O Povo que foi votar deu uma mensagem muito clara. Se, como era desejável, a abstenção tivesse sido menor, creio que os resultados não seriam muito diferentes. Aliás, se retirarmos de cena os três imolados desta eleição, é de prever que o resultado da próximas legislativas seja ainda mais tenebroso para o centro-direita. Rio não vai mudar, porque é patologicamente teimoso e não conseguirá fazer o país acreditar em si e nos seus, numa altura em que nem uma enorme parte do PSD acredita. Assunção Cristas, a avaliar pelas reacções do seu núcleo duro, não percebeu nada do que se passou; dificilmente conseguirá corrigir em três meses os erros que teimosamente acumulou ao longo de três anos.
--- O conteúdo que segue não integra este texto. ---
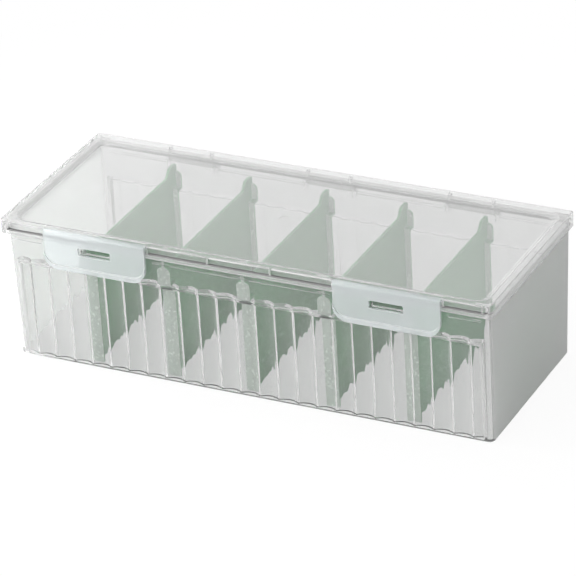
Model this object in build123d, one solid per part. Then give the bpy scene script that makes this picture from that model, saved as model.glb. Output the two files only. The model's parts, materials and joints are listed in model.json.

Resumindo, as lideranças deste espaço poderão estar seguras pelo cacique partidário, mas estão preocupantemente divorciadas do povo português.

O quadro político português actual não poderia ser mais desafiante e exigente para o centro-direita. Depois de um Governo de salvação nacional com provas dadas, seria muito difícil desbaratar tanto capital político de modo tão desastrado e num período tão curto de tempo. Esta crise deverá convocar os melhores a uma reflexão profunda sobre o futuro. Uma ideia de país séria não se forja à pressa em três meses. A direita tem uma caminhada difícil pela frente, um processo de aggiornamento a levar a cabo longe da espuma dos dias, imune ao imediatismo da pressão mediática. A arte de articular este trabalho de refundação com a imprescindível intervenção política no tempo real é um desafio ao alcance de poucos. Sem credibilidade, a direita não progride, não atrai. Se a leviandade e a demagogia são facilmente perdoadas à esquerda, porque tradicionalmente ligada a utopias, à direita exige-se razão e verdade, porque tradicionalmente ligada ao real progresso dos povos, a tudo o que fica quando os sonhos se esfumam. É, assim, o tempo do caminho das pedras, da humildade, da escuta, da compreensão da realidade, da fidelidade aos princípios, da afirmação sem soberba, da constância e da luta cultural e política de fundo. Esta direita não é para passantes ou amigos de oportunidade.